- [Written instruction]: Reproduce the entire listing word for word.

|---|

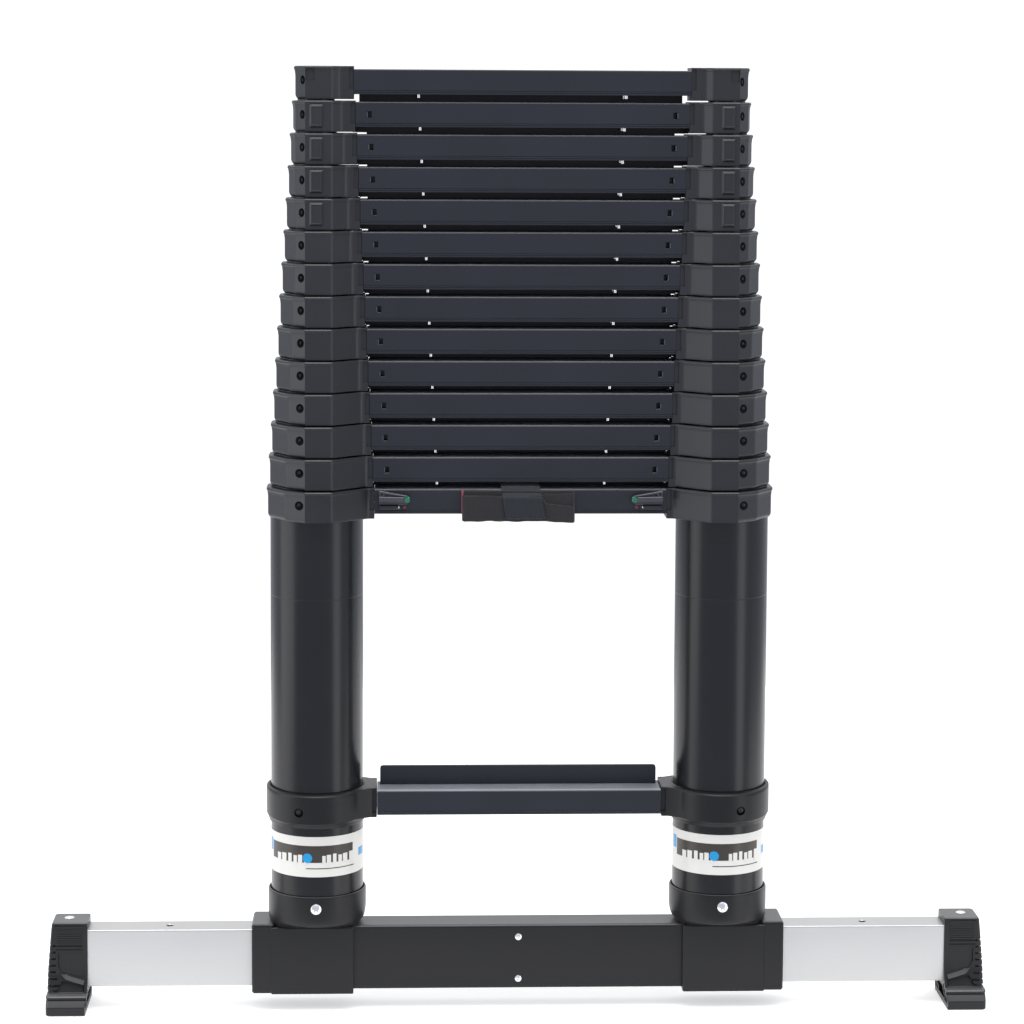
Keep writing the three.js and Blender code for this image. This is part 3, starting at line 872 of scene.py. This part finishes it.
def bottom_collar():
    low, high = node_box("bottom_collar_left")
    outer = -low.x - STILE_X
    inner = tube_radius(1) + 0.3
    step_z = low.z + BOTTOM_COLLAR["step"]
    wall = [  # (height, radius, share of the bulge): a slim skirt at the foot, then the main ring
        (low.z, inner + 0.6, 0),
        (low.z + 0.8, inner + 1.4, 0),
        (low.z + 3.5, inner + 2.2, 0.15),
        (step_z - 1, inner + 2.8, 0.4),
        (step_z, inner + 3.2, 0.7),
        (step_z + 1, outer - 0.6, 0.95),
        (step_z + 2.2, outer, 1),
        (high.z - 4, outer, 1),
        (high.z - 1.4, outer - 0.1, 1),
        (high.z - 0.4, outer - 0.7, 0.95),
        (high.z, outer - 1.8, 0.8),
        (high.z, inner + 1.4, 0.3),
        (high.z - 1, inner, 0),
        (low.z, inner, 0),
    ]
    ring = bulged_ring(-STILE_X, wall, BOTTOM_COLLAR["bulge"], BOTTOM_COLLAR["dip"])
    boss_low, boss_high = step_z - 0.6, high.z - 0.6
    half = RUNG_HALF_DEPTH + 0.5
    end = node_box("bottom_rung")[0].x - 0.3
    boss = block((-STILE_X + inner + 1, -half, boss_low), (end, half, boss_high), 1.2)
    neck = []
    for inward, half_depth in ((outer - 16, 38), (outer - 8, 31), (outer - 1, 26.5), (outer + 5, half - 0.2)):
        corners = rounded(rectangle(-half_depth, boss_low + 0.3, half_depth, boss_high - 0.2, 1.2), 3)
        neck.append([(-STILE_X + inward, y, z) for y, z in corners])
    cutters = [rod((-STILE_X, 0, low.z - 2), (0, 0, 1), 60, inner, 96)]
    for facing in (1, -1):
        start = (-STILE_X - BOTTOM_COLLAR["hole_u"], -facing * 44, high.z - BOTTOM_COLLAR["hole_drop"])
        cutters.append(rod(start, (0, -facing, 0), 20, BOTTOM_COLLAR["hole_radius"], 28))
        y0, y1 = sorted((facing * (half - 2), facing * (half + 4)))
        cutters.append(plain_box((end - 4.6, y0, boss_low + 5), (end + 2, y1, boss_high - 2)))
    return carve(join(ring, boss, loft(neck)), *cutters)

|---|

- [Result for this task]:
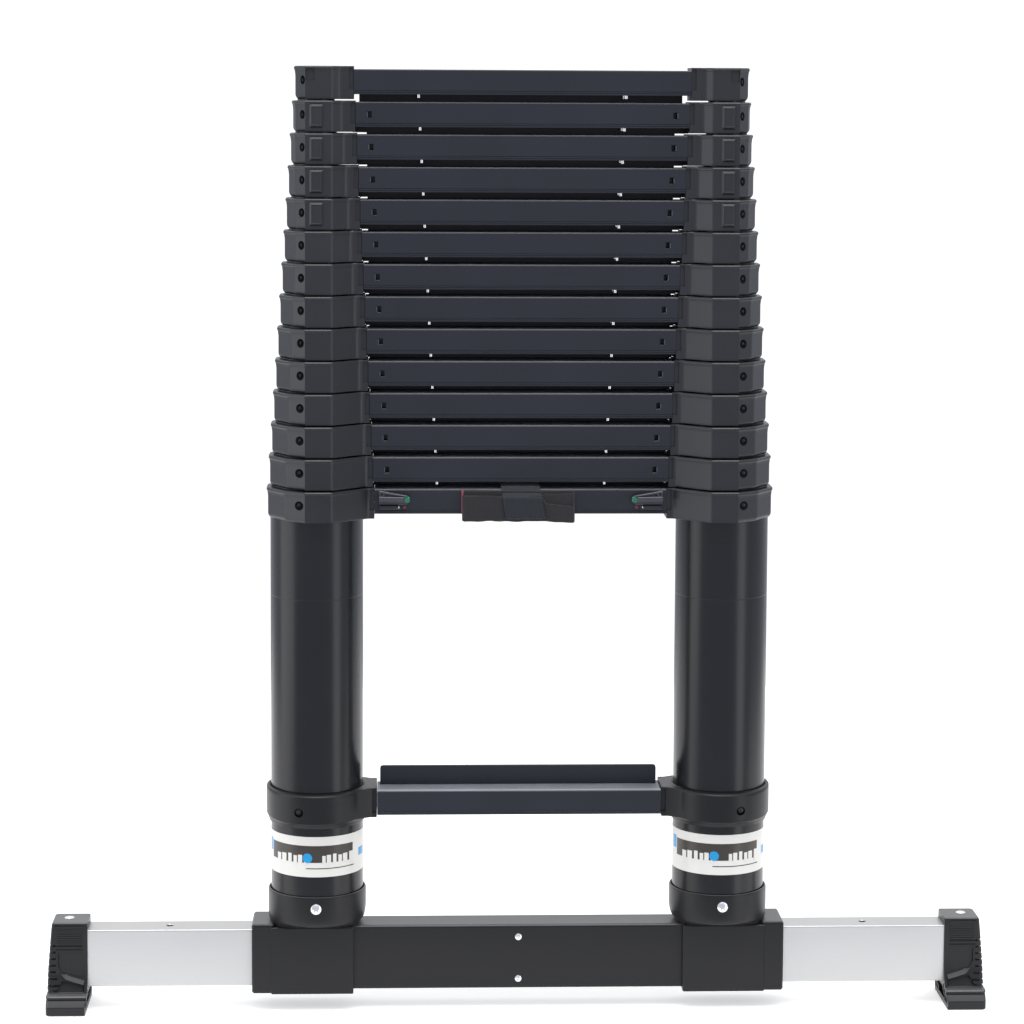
Keep writing the three.js and Blender code for this image. This is part 3, starting at line 872 of scene.py. This part finishes it.
def bottom_collar():
    low, high = node_box("bottom_collar_left")
    outer = -low.x - STILE_X
    inner = tube_radius(1) + 0.3
    step_z = low.z + BOTTOM_COLLAR["step"]
    wall = [  # (height, radius, share of the bulge): a slim skirt at the foot, then the main ring
        (low.z, inner + 0.6, 0),
        (low.z + 0.8, inner + 1.4, 0),
        (low.z + 3.5, inner + 2.2, 0.15),
        (step_z - 1, inner + 2.8, 0.4),
        (step_z, inner + 3.2, 0.7),
        (step_z + 1, outer - 0.6, 0.95),
        (step_z + 2.2, outer, 1),
        (high.z - 4, outer, 1),
        (high.z - 1.4, outer - 0.1, 1),
        (high.z - 0.4, outer - 0.7, 0.95),
        (high.z, outer - 1.8, 0.8),
        (high.z, inner + 1.4, 0.3),
        (high.z - 1, inner, 0),
        (low.z, inner, 0),
    ]
    ring = bulged_ring(-STILE_X, wall, BOTTOM_COLLAR["bulge"], BOTTOM_COLLAR["dip"])
    boss_low, boss_high = step_z - 0.6, high.z - 0.6
    half = RUNG_HALF_DEPTH + 0.5
    end = node_box("bottom_rung")[0].x - 0.3
    boss = block((-STILE_X + inner + 1, -half, boss_low), (end, half, boss_high), 1.2)
    neck = []
    for inward, half_depth in ((outer - 16, 38), (outer - 8, 31), (outer - 1, 26.5), (outer + 5, half - 0.2)):
        corners = rounded(rectangle(-half_depth, boss_low + 0.3, half_depth, boss_high - 0.2, 1.2), 3)
        neck.append([(-STILE_X + inward, y, z) for y, z in corners])
    cutters = [rod((-STILE_X, 0, low.z - 2), (0, 0, 1), 60, inner, 96)]
    for facing in (1, -1):
        start = (-STILE_X - BOTTOM_COLLAR["hole_u"], -facing * 44, high.z - BOTTOM_COLLAR["hole_drop"])
        cutters.append(rod(start, (0, -facing, 0), 20, BOTTOM_COLLAR["hole_radius"], 28))
        y0, y1 = sorted((facing * (half - 2), facing * (half + 4)))
        cutters.append(plain_box((end - 4.6, y0, boss_low + 5), (end + 2, y1, boss_high - 2)))
    return carve(join(ring, boss, loft(neck)), *cutters)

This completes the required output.